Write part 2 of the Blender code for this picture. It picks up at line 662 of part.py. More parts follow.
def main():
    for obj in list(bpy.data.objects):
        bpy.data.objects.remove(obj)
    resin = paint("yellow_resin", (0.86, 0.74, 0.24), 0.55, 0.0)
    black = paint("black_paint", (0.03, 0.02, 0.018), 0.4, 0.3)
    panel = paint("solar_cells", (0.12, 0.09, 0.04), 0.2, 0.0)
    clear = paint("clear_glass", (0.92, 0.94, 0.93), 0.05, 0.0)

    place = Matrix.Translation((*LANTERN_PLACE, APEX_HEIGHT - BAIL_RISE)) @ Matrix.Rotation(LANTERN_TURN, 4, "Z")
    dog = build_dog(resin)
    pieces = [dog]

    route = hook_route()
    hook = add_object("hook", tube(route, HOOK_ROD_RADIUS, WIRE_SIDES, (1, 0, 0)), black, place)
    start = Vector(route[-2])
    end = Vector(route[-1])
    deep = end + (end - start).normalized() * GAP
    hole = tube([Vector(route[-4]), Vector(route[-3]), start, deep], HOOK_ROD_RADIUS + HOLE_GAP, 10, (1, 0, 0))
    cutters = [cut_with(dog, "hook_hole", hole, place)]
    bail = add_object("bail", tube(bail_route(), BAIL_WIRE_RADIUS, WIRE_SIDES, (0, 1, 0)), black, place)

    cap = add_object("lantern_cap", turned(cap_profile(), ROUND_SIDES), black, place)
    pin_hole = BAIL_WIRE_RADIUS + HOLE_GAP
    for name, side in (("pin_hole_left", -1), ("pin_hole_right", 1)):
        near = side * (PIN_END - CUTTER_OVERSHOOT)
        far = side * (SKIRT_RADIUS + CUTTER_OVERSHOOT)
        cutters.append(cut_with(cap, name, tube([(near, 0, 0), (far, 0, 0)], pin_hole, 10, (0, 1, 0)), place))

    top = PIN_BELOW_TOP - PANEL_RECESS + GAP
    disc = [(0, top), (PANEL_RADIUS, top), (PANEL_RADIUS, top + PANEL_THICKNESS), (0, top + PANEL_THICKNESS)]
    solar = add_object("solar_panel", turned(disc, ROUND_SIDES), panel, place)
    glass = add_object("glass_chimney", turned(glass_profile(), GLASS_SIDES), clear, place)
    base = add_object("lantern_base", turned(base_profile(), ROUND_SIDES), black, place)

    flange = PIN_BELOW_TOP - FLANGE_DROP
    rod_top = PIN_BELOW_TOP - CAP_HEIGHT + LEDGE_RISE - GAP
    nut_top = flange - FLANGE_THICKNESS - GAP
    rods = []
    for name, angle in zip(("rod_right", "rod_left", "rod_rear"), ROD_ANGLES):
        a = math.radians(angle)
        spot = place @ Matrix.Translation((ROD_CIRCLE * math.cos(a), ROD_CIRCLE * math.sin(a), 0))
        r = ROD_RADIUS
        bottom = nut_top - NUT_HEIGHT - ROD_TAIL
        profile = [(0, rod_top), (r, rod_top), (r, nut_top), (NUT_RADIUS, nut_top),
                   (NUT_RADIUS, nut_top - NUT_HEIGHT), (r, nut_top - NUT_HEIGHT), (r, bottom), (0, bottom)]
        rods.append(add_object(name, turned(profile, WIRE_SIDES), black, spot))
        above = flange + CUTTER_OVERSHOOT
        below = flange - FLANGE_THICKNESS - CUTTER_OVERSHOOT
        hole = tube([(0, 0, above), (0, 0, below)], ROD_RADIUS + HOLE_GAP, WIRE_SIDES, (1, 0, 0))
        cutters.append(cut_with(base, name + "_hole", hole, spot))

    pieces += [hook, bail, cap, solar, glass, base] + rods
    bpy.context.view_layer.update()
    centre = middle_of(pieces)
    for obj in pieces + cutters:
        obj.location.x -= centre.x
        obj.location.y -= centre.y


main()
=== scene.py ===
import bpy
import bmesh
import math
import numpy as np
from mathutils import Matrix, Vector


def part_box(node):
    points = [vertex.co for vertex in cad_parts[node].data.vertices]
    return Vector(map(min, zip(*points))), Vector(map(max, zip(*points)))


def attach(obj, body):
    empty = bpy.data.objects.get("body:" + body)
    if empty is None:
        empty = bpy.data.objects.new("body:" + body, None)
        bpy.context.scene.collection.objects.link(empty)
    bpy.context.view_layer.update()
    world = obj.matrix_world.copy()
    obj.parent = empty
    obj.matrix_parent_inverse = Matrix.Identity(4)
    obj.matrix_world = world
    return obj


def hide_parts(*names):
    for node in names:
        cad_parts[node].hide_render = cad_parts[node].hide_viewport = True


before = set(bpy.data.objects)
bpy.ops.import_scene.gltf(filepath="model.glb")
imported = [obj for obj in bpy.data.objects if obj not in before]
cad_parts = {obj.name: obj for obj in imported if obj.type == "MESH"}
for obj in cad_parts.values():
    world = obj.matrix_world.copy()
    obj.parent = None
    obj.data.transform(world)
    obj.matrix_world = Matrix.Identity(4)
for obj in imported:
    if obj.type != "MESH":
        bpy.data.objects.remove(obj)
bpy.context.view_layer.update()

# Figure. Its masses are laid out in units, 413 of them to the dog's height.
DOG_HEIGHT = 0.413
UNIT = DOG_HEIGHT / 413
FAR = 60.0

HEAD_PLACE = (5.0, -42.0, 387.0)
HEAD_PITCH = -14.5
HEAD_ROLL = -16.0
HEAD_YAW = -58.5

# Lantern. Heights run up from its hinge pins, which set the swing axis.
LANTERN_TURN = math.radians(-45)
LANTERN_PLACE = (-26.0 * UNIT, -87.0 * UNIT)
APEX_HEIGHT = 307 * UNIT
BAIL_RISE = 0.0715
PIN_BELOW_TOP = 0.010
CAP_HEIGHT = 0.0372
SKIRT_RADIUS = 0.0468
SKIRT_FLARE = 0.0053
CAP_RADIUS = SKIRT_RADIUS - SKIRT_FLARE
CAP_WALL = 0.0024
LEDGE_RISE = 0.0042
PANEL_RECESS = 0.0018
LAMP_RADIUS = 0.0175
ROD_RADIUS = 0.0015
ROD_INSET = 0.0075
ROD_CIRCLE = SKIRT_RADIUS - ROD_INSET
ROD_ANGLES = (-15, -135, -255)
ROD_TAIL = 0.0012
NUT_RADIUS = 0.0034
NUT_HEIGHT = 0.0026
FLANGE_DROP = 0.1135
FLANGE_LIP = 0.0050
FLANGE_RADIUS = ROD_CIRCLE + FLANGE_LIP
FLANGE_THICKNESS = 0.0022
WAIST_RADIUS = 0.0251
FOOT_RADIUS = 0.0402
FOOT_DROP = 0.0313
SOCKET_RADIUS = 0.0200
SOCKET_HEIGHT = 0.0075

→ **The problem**
All lines above from the one containing "pieces += [hook, bail, cap, solar, glass, base]" to the one containing "before = set(bpy.data.objects)" must be repeated exactly, both lines included, and no others.

→ **Complete answer**
    pieces += [hook, bail, cap, solar, glass, base] + rods
    bpy.context.view_layer.update()
    centre = middle_of(pieces)
    for obj in pieces + cutters:
        obj.location.x -= centre.x
        obj.location.y -= centre.y


main()
=== scene.py ===
import bpy
import bmesh
import math
import numpy as np
from mathutils import Matrix, Vector


def part_box(node):
    points = [vertex.co for vertex in cad_parts[node].data.vertices]
    return Vector(map(min, zip(*points))), Vector(map(max, zip(*points)))


def attach(obj, body):
    empty = bpy.data.objects.get("body:" + body)
    if empty is None:
        empty = bpy.data.objects.new("body:" + body, None)
        bpy.context.scene.collection.objects.link(empty)
    bpy.context.view_layer.update()
    world = obj.matrix_world.copy()
    obj.parent = empty
    obj.matrix_parent_inverse = Matrix.Identity(4)
    obj.matrix_world = world
    return obj


def hide_parts(*names):
    for node in names:
        cad_parts[node].hide_render = cad_parts[node].hide_viewport = True


before = set(bpy.data.objects)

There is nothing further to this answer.